* _DATASET EXTRACT_:
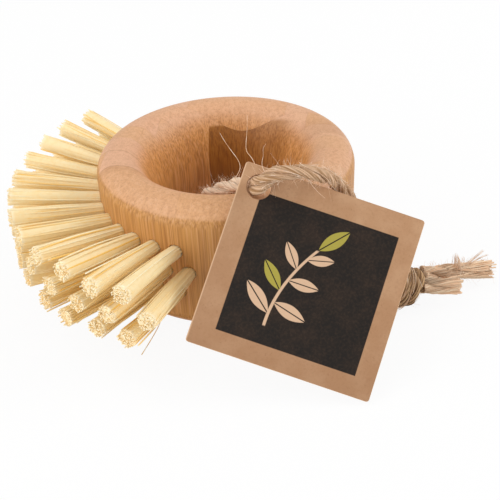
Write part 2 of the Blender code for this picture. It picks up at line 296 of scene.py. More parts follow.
# Print, in shares of the tag's side and degrees: where the map of the card's cut edges starts and that of its
# back, the softness of the square's edge, the sprig's stem, and its leaves. Each leaf stands a step up the
# stem from the one before, leans less, is shorter and thinner, and changes side, and one tops the stem
CUT_EDGES = 2
CARD_BACK = 4
INK_EDGE = 0.004
STEM_FOOT = (0.36, 0.22)
STEM_BOW = 0.75
SIDE_LEAVES = 6
FIRST_LEAF = 0.05
LEAF_STEP = 0.066
LEAF_LEAN = 62
LEAF_LEAN_STEP = 4
LEAF_SIDES = (0.8, -1.8)
LEAF_LENGTH = 0.21
LEAF_SHORTER = 0.012
LEAF_HALF_WIDTH = 0.040
LEAF_THINNER = 0.002
TOP_LEAF = (48, 0.20, 0.040)
TINTED_LEAVES = (2, 6)

# Camera of the photograph, with its place from the ring's axis
CAMERA_PLACE = AXIS + (-0.04432, -0.22579, 0.15848)
CAMERA_HEADING = 12.6
CAMERA_FALL = 34.239
CAMERA_ROLL = -2.749
CAMERA_LENS = 62.24
CAMERA_SENSOR = 36.0
CAMERA_NEAREST = 0.01
CAMERA_FARTHEST = 20

# Lamps: for each its name, its place and its size. The floor's glow is its share of plain white to the camera
LAMPS = (
    ("key", (-0.55, 0.15, 0.90), 0.8),
    ("fill", (-0.88, -0.46, 0.38), 0.7),
    ("side", (0.85, -0.15, 0.46), 0.6),
)
FLOOR_GLOW = 0.92

# Loose fibres of the cord, each with how many lie together, how far apart at the root and at the tip, their
# thickness and their route: those that stand up inside the ring, one past the tag's hole, and the locks of
# the long tail's frayed end
CORD_LOCKS = (
    (1, 0.0, 0.0, 0.00018, (
        (-0.0030, -0.0262, 0.0432), (-0.0020, -0.0293, 0.0489), (-0.0036, -0.0253, 0.0519),
        (-0.0055, -0.0223, 0.0555))),
    (1, 0.0, 0.0, 0.00020, (
        (0.0022, -0.0330, 0.0470), (0.0014, -0.0311, 0.0501), (0.0006, -0.0293, 0.0515),
        (0.0002, -0.0277, 0.0528), (0.0013, -0.0249, 0.0562), (0.0020, -0.0230, 0.0599))),
    (1, 0.0, 0.0, 0.00018, (
        (0.0038, -0.0350, 0.0475), (0.0032, -0.0325, 0.0497), (0.0038, -0.0316, 0.0518),
        (0.0041, -0.0306, 0.0533), (0.0051, -0.0298, 0.0542))),
    (1, 0.0, 0.0, 0.00014, (
        (0.0125, -0.0405, 0.0500), (0.0140, -0.0400, 0.0466), (0.0149, -0.0398, 0.0450),
        (0.0162, -0.0408, 0.0434), (0.0175, -0.0419, 0.0423))),
    (38, 0.0010, 0.0005, 0.00015, (
        (0.0608, -0.0366, 0.0076), (0.0604, -0.0367, 0.0098), (0.0598, -0.0368, 0.0120))),
    (22, 0.0012, 0.0009, 0.00013, (
        (0.0620, -0.0366, 0.0074), (0.0620, -0.0367, 0.0088), (0.0616, -0.0369, 0.0100))),
    (7, 0.0002, 0.0002, 0.00022, (
        (0.0622, -0.0366, 0.0070), (0.0655, -0.0372, 0.0102), (0.0678, -0.0377, 0.0127))),
    (7, 0.0002, 0.0002, 0.00020, (
        (0.0629, -0.0367, 0.0068), (0.0667, -0.0374, 0.0098), (0.0691, -0.0380, 0.0111))),
)
LOCK_ROWS = 24
LOCK_TIP = 0.4

# Fibres that stand away from the tufts, each with its radius and its route, the lowest of them thinner
STRAY_FIBRES = (
    (0.00012, (
        (-0.0250, -0.0268, 0.0130), (-0.0270, -0.0300, 0.0075), (-0.0285, -0.0330, 0.0042),
        (-0.0353, -0.0440, 0.0036))),
    (0.00020, ((-0.0340, -0.0150, 0.0270), (-0.0409, -0.0200, 0.0270), (-0.0480, -0.0265, 0.0270))),
    (0.00020, ((-0.0262, -0.0290, 0.0240), (-0.0318, -0.0330, 0.0255), (-0.0364, -0.0385, 0.0270))),
)
STRAY_ROWS = 20


def screen_colour(red, green, blue):
    """A colour written as a screen shows it, 0 to 255, as the linear light that materials use."""
    share = np.array((red, green, blue)) / 255
    light = np.where(share <= 0.04045, share / 12.92, ((share + 0.055) / 1.055) ** 2.4)
    return tuple(float(value) for value in light)


def colour_property(name, description, red, green, blue):
    return FloatVectorProperty(
        name=name, description=description, subtype="COLOR", size=3, min=0, max=1,
        default=screen_colour(red, green, blue))


def length_property(name, description, default):
    return FloatProperty(
        name=name, description=description, subtype="DISTANCE", unit="LENGTH", min=0, default=default,
        precision=5)


def power_property(name, description, default):
    return FloatProperty(name=name, description=description, unit="POWER", min=0, default=default)


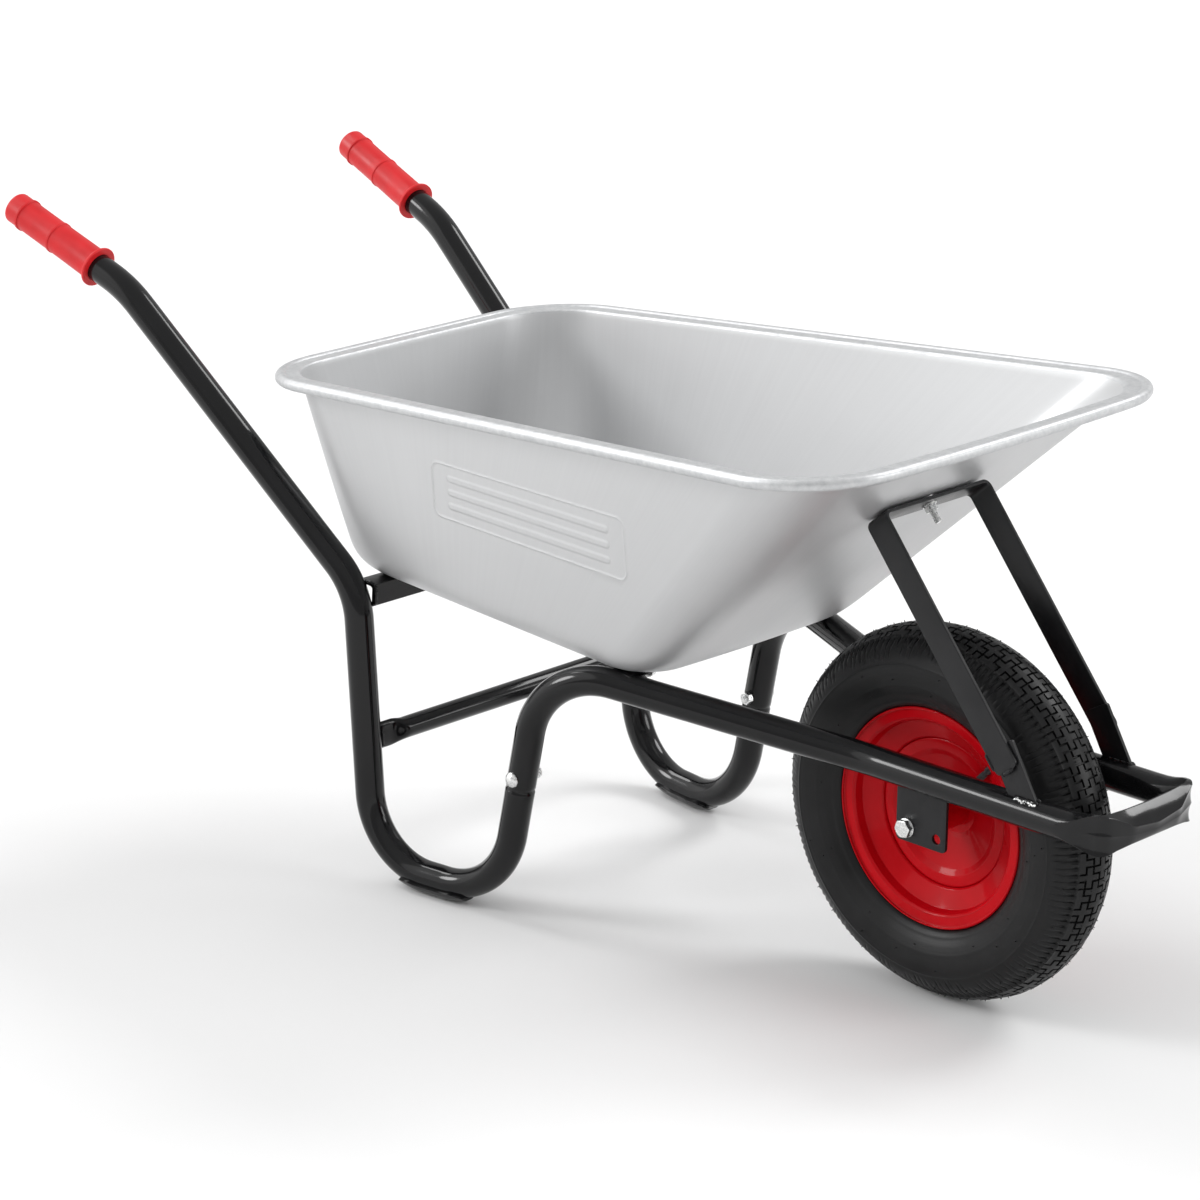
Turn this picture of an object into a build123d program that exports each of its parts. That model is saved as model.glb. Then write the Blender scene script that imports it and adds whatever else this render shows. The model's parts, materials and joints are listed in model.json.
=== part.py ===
from build123d import *
import os
from math import atan2, cos, hypot, pi, radians, sin, sqrt, tan

os.makedirs("parts", exist_ok=True)

# Wheelbarrow with a pressed steel tray, a bent tube frame and one pneumatic wheel.
# Millimetres. +X towards the wheel, +Y to the left of whoever pushes it, +Z up, ground at Z = 0.
# Stations (x) are counted from the axle; AXLE_X puts the origin at mid-length on the ground.
AXLE_X = 458.95
AXLE_Z = 197.0

# Frame tube
TUBE_R = 16.0
TUBE_WALL = 1.5
FOOT_Z = 19.0                # centre of the tube in the foot loop
SHOE_R = 19.6                # outside of the wear shoe, ground flat at Z = 0

# Handle and leg tube, right side: station, distance from the middle plane, height
GRIP_END = (-1176.0, 252.0, 665.5)
GRIP_BEND = (-1002.0, 235.5, 600.0)
KNEE = (-662.3, 203.5, 323.5)
REAR_FOOT = (-635.5, 208.0, FOOT_Z)
FRONT_FOOT = (-457.7, 185.2, FOOT_Z)
JOINT = (-431.0, 183.5, 150.0)
GRIP_BEND_R = 160.0
KNEE_R = 85.0
REAR_FOOT_R = 84.0
FRONT_FOOT_R = 96.0

# Front frame tube
ARCH_UP = 151.5              # from the leg joint, in line with it, to the arch's corner
FORK_BEND = (-52.0, 70.0, 258.5)
FRONT_CORNER = (247.5, 70.0, 258.5)
ARCH_R = 90.0
FORK_BEND_R = 146.0
CRUSH_LENGTH = 48.0          # length of tube that flattens into each front corner
CRUSH_HALF_HEIGHT = 22.0
CRUSH_HALF_DEPTH = 14.0      # along the mitre

# Leg joint: the leg's swaged neck goes up into the front tube
NECK_R = 14.4
NECK_LENGTH = 44.0
NECK_TAPER = 5.0
JOINT_BOLT_UP = 16.0         # from the seam to the cross bolt

# Cross members
ANGLE_LEG = 25.0
ANGLE_T = 3.0
ANGLE_X = -650.0             # front edge, where the angle meets the tray floor
STAY_X = -644.0
STAY_Z = 156.0
STAY_R = 12.0
STAY_WALL = 1.5
STAY_FLAT_HALF_HEIGHT = 15.5
STAY_FLAT_HALF_DEPTH = 4.0
STAY_FLAT_LENGTH = 34.0

# Grips
GRIP_LENGTH = 140.0
GRIP_R = 18.0
GRIP_FLANGE_R = 23.5
GRIP_FLANGE_T = 3.5
GRIP_END_T = 3.0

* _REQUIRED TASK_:
In the entries above, locate every line with the word "this" and copy it.

* _OUTPUT OF THE EXERCISE_:
Write part 2 of the Blender code for this picture. It picks up at line 296 of scene.py. More parts follow.
Turn this picture of an object into a build123d program that exports each of its parts. That model is saved as model.glb. Then write the Blender scene script that imports it and adds whatever else this render shows. The model's parts, materials and joints are listed in model.json.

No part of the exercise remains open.